- Given instruction:
Work through the data line by line, gathering every line that has the word "pose".

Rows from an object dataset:

::::::

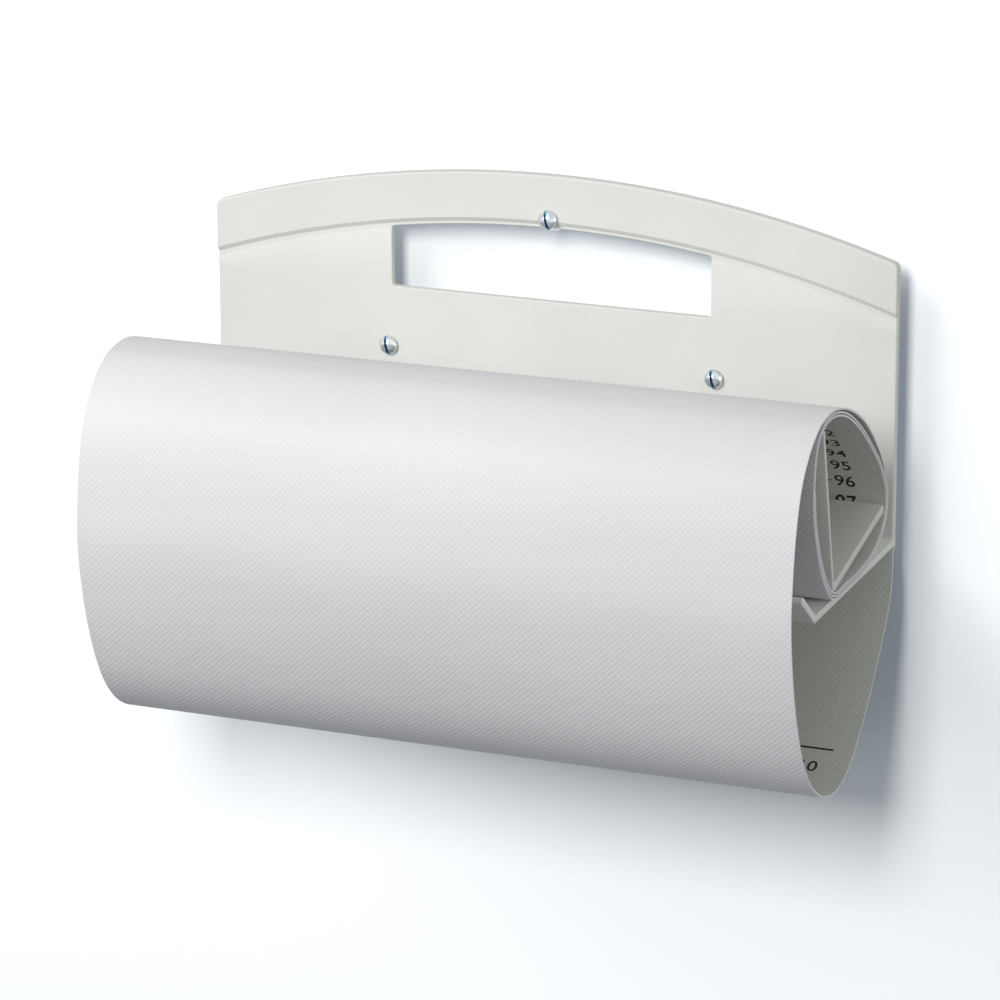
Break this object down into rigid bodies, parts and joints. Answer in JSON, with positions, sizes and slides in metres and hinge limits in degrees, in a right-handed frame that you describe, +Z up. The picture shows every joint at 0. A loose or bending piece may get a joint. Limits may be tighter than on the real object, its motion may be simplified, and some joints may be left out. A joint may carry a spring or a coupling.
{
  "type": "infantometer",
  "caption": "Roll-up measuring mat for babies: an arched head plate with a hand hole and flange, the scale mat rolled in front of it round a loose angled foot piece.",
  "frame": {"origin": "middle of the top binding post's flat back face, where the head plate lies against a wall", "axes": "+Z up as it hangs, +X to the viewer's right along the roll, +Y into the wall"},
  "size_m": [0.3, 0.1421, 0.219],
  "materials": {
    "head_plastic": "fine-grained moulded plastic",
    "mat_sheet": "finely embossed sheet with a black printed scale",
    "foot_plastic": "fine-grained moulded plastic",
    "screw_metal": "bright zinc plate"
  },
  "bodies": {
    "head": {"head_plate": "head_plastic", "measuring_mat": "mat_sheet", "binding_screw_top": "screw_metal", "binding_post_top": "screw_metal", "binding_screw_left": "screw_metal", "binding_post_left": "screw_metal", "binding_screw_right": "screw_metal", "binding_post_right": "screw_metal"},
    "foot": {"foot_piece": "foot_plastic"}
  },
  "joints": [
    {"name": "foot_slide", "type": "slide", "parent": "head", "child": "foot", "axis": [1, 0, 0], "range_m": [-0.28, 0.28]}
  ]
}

::::::

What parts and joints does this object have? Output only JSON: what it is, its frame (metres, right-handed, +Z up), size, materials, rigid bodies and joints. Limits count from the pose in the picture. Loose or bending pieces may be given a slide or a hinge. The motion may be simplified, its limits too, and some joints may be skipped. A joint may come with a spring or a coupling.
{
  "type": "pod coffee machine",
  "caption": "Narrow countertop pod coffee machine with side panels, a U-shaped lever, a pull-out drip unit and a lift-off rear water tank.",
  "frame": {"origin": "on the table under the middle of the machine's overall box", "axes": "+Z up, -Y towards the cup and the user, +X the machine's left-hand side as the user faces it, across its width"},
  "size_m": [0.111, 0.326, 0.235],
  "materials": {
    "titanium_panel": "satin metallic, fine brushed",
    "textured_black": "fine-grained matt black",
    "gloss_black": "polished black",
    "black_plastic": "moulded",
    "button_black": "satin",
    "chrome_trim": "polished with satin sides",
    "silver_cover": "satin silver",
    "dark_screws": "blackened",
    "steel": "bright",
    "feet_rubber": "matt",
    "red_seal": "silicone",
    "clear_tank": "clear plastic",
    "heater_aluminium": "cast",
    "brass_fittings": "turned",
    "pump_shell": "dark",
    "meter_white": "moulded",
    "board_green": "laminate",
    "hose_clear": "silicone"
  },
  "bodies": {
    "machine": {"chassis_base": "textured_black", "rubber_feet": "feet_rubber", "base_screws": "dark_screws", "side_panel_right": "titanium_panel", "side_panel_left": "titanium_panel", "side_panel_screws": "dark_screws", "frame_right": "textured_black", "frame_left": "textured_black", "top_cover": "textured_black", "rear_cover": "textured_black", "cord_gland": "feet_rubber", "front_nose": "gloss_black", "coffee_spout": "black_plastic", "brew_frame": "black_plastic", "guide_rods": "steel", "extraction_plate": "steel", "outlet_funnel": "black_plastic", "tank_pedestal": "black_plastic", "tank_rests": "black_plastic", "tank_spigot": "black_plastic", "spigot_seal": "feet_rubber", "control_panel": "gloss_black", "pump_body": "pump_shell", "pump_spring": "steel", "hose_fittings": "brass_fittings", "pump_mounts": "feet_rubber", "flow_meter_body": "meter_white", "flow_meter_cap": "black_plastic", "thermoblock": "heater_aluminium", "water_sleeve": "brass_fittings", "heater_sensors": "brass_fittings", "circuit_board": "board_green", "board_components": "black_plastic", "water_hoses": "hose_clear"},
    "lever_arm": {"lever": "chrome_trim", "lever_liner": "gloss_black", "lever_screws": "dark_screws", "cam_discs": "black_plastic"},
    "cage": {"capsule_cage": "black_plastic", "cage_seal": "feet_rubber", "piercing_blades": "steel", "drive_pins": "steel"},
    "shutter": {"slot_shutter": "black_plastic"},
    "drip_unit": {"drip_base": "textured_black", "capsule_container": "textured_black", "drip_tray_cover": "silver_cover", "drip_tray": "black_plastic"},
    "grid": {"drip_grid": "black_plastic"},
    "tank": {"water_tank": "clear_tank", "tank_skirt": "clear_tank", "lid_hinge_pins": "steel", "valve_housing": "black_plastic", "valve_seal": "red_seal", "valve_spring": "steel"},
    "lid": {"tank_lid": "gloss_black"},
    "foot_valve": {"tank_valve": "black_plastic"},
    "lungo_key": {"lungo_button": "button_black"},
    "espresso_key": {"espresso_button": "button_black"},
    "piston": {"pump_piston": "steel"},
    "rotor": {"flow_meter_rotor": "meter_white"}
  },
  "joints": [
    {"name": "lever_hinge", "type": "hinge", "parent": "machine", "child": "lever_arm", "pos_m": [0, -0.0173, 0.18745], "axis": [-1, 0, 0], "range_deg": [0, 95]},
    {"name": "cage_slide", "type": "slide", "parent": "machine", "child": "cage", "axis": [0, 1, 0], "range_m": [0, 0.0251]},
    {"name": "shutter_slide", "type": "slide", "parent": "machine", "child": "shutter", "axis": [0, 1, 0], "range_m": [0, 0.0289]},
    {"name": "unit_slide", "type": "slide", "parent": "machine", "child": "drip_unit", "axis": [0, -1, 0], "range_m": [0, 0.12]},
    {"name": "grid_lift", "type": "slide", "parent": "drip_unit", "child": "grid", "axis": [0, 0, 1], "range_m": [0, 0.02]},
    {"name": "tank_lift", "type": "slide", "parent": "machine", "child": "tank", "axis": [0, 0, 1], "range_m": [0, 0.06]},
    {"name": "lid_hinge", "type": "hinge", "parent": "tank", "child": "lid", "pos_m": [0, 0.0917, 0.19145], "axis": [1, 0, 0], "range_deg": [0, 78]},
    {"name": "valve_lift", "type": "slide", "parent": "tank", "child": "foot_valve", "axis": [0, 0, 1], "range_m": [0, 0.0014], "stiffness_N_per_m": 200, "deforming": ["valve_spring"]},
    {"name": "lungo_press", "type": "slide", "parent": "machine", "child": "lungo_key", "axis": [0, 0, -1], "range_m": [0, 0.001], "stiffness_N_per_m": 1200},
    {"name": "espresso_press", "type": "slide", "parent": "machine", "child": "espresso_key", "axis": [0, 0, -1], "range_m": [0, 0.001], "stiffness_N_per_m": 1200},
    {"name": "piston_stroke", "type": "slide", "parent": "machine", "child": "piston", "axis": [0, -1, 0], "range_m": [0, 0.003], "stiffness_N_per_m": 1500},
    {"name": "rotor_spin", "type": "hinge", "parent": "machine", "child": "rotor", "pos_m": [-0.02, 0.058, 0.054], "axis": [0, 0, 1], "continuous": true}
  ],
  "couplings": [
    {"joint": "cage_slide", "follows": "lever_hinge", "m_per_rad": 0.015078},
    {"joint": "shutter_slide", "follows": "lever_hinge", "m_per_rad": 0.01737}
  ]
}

::::::

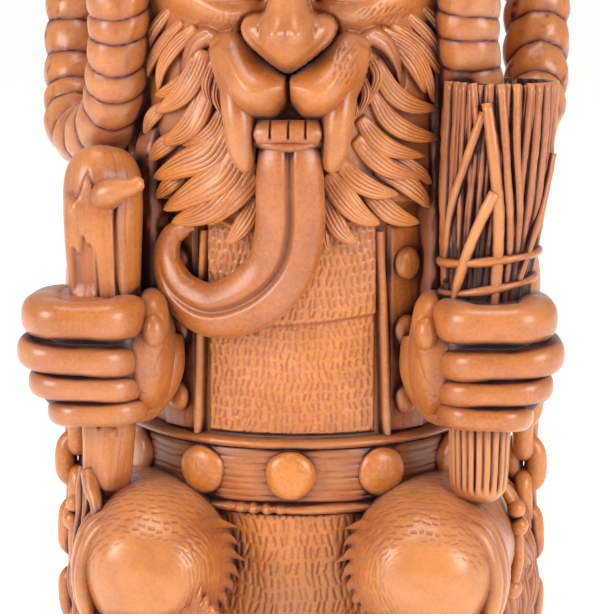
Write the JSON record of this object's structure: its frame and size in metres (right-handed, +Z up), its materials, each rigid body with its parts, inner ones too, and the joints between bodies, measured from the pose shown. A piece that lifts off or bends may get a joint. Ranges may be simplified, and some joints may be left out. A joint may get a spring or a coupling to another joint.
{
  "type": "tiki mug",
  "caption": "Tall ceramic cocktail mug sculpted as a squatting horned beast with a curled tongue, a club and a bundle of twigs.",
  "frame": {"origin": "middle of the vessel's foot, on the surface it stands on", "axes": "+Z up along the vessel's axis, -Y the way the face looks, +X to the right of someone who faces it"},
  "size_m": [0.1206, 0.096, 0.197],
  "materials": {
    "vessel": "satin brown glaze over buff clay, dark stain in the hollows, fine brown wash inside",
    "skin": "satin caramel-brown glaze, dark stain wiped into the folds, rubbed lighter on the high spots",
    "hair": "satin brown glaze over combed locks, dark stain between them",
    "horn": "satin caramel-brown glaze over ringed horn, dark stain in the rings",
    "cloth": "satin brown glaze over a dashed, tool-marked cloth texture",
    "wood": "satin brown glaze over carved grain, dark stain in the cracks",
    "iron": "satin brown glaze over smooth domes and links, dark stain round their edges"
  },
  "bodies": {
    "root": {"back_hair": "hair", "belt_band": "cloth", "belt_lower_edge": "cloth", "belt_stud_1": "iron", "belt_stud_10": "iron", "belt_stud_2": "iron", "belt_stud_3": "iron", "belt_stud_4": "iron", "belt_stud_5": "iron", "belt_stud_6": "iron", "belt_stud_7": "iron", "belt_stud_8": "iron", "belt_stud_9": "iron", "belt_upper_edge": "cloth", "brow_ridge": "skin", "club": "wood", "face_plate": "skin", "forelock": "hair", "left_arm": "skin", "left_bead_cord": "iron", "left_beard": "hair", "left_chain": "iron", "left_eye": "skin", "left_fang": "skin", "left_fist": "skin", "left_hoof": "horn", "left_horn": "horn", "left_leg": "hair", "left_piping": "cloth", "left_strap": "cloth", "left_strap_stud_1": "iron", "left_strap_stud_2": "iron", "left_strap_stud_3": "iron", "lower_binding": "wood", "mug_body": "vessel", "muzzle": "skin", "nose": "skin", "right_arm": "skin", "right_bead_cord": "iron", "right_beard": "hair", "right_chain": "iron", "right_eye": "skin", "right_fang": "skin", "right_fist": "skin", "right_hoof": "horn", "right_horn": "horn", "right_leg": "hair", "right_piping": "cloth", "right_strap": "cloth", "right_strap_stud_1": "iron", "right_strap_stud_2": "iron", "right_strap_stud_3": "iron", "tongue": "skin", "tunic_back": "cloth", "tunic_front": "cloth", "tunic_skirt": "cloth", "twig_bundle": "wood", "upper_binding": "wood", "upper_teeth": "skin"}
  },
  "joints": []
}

::::::

- Exercise output:
What parts and joints does this object have? Output only JSON: what it is, its frame (metres, right-handed, +Z up), size, materials, rigid bodies and joints. Limits count from the pose in the picture. Loose or bending pieces may be given a slide or a hinge. The motion may be simplified, its limits too, and some joints may be skipped. A joint may come with a spring or a coupling.
Write the JSON record of this object's structure: its frame and size in metres (right-handed, +Z up), its materials, each rigid body with its parts, inner ones too, and the joints between bodies, measured from the pose shown. A piece that lifts off or bends may get a joint. Ranges may be simplified, and some joints may be left out. A joint may get a spring or a coupling to another joint.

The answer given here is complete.